## COLLECTED DATA
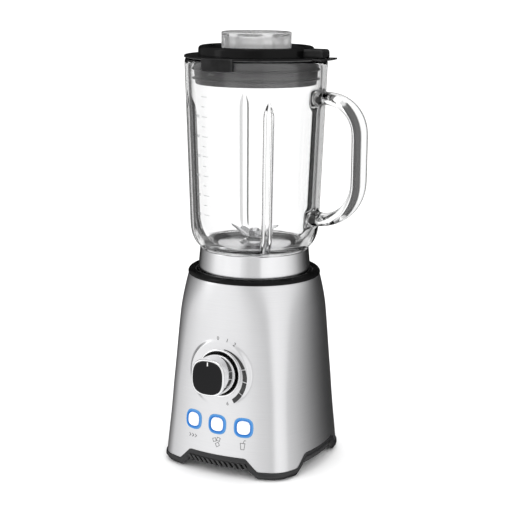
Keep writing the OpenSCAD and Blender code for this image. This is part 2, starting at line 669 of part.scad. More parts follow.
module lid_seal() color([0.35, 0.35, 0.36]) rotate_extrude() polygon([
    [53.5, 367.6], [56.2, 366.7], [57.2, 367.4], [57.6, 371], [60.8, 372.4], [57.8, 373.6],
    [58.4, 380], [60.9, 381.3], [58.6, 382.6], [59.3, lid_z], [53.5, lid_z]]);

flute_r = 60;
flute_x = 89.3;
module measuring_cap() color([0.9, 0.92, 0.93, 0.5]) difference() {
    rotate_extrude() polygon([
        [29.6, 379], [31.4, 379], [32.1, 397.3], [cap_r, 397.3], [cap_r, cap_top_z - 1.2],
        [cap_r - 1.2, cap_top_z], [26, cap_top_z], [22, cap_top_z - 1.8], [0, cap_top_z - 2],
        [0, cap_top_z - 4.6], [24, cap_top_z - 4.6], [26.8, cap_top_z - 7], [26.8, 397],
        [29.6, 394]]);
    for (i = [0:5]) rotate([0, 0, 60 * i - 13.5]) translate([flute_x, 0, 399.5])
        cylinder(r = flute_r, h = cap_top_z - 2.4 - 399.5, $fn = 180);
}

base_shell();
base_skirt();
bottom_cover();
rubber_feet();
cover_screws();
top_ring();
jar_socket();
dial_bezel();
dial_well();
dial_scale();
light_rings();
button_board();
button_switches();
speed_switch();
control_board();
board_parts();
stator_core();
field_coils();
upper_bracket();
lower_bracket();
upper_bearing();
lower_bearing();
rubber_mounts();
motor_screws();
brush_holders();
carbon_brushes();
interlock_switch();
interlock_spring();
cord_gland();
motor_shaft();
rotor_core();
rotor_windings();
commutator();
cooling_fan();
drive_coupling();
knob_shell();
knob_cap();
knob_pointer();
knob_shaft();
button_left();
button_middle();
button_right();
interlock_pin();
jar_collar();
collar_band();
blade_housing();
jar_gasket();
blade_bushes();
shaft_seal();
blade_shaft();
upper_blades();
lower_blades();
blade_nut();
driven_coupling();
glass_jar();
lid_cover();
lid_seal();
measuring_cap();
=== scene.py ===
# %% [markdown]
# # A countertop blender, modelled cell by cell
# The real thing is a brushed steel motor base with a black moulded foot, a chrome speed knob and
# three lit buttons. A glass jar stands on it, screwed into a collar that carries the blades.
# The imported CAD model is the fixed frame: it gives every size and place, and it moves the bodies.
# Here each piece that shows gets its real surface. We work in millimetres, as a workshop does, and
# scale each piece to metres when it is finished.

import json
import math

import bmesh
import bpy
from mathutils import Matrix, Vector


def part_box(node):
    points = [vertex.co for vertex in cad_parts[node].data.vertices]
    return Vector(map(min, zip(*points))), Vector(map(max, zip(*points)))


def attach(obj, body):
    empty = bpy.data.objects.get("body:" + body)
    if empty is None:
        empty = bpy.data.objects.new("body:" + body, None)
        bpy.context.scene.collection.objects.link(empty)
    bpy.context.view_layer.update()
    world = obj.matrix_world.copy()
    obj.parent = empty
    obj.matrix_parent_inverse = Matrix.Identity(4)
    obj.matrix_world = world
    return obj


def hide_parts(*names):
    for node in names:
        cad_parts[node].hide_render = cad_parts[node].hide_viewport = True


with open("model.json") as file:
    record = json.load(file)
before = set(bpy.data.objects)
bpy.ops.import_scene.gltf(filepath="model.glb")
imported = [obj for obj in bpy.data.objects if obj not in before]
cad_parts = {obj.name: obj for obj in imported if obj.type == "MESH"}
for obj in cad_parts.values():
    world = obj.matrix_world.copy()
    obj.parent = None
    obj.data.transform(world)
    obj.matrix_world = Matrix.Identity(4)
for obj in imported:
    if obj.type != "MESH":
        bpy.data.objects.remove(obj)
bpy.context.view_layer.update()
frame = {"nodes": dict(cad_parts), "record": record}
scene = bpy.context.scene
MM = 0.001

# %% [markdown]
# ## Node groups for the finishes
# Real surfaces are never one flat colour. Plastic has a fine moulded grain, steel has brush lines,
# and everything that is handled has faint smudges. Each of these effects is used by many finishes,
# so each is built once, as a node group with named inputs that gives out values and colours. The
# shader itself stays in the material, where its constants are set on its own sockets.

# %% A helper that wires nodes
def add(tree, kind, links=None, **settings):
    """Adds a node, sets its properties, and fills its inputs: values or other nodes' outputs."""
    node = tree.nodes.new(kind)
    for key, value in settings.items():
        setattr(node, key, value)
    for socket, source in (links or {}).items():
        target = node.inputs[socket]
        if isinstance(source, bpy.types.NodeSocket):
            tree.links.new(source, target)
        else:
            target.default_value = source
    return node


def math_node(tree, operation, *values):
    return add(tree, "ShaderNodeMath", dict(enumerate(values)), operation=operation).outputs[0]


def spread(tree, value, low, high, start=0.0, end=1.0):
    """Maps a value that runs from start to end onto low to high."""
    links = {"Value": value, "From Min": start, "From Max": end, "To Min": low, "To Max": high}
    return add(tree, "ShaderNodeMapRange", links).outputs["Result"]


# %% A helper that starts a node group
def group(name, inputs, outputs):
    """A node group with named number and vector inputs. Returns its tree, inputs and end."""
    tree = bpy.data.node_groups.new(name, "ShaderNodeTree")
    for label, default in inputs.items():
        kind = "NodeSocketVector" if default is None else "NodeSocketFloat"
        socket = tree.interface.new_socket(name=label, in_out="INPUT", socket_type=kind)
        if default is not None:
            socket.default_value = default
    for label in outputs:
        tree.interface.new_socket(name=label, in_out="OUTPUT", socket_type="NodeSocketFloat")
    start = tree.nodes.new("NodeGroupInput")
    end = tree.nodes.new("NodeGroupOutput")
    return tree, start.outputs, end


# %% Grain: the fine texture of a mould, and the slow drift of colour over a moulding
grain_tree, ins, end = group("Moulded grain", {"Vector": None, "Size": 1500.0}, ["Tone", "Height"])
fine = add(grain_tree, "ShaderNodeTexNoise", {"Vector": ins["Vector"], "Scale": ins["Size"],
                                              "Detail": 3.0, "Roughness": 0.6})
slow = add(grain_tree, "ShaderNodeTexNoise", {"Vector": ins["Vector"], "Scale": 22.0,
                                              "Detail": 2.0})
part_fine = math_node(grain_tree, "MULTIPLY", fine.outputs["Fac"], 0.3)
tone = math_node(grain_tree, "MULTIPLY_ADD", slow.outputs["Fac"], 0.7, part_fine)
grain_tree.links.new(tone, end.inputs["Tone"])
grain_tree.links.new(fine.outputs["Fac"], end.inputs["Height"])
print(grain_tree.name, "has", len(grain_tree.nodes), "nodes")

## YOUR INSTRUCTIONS
Give again the lines from the one with "base_shell();" to the one with "record = json.load(file)", both lines included, exactly and with no other line.

## COMPLETED TASK
base_shell();
base_skirt();
bottom_cover();
rubber_feet();
cover_screws();
top_ring();
jar_socket();
dial_bezel();
dial_well();
dial_scale();
light_rings();
button_board();
button_switches();
speed_switch();
control_board();
board_parts();
stator_core();
field_coils();
upper_bracket();
lower_bracket();
upper_bearing();
lower_bearing();
rubber_mounts();
motor_screws();
brush_holders();
carbon_brushes();
interlock_switch();
interlock_spring();
cord_gland();
motor_shaft();
rotor_core();
rotor_windings();
commutator();
cooling_fan();
drive_coupling();
knob_shell();
knob_cap();
knob_pointer();
knob_shaft();
button_left();
button_middle();
button_right();
interlock_pin();
jar_collar();
collar_band();
blade_housing();
jar_gasket();
blade_bushes();
shaft_seal();
blade_shaft();
upper_blades();
lower_blades();
blade_nut();
driven_coupling();
glass_jar();
lid_cover();
lid_seal();
measuring_cap();
=== scene.py ===
# %% [markdown]
# # A countertop blender, modelled cell by cell
# The real thing is a brushed steel motor base with a black moulded foot, a chrome speed knob and
# three lit buttons. A glass jar stands on it, screwed into a collar that carries the blades.
# The imported CAD model is the fixed frame: it gives every size and place, and it moves the bodies.
# Here each piece that shows gets its real surface. We work in millimetres, as a workshop does, and
# scale each piece to metres when it is finished.

import json
import math

import bmesh
import bpy
from mathutils import Matrix, Vector


def part_box(node):
    points = [vertex.co for vertex in cad_parts[node].data.vertices]
    return Vector(map(min, zip(*points))), Vector(map(max, zip(*points)))


def attach(obj, body):
    empty = bpy.data.objects.get("body:" + body)
    if empty is None:
        empty = bpy.data.objects.new("body:" + body, None)
        bpy.context.scene.collection.objects.link(empty)
    bpy.context.view_layer.update()
    world = obj.matrix_world.copy()
    obj.parent = empty
    obj.matrix_parent_inverse = Matrix.Identity(4)
    obj.matrix_world = world
    return obj


def hide_parts(*names):
    for node in names:
        cad_parts[node].hide_render = cad_parts[node].hide_viewport = True


with open("model.json") as file:
    record = json.load(file)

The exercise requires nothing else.